В последней строфе он выражал радость, что Британия пострадала не так тяжело, как континентальная Европа, и вообще гордость за империю:
Сохрани Империю Бог
От чумы, войны и тревог
И огненных адских сил
В руках сынов твоих смелых,
Кто в далеких и чуждых пределах
Сражался и победил.
На пороге своего шестнадцатилетия Черчилль упорно готовился к вступительному экзамену в академию. Мать не чувствовала его трудностей и давала понять, что не удовлетворена успехами сына. «Я слышал, что ты гневаешься на меня! – писал он ей. – Мне жаль. Но я упорно работаю, и, боюсь, какой-то враг посеял плевелы злости в твоей душе. Прежние проблемы возникали из-за того, что я занимался с преподавателем, которого ненавидел, а тот платил ненавистью в ответ.

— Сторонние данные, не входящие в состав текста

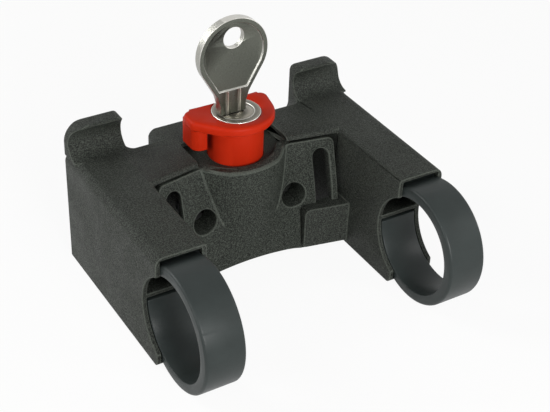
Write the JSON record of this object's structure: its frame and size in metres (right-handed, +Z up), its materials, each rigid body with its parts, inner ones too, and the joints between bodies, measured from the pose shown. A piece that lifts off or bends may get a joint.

Теперь учителя проявляют ко мне величайший интерес и говорят, что я занимаюсь очень хорошо. Если ты поверишь моему честному слову, что я делаю все, что в моих силах, – хорошо, если нет – что ж, так тому и быть». Слова любви и поддержки Черчилль теперь получал от одной из подруг матери, леди Уилтон, которая подписывала свои письма к нему: «Твоя вторая мать». «Очень жаль, что тебе приходится так много работать, – писала она за десять дней до его дня рождения. – Но постепенно станет легче, и, я уверена, ты сдашь хорошо. Надеюсь, ты достойно проявишь себя. Я буду этому очень рада».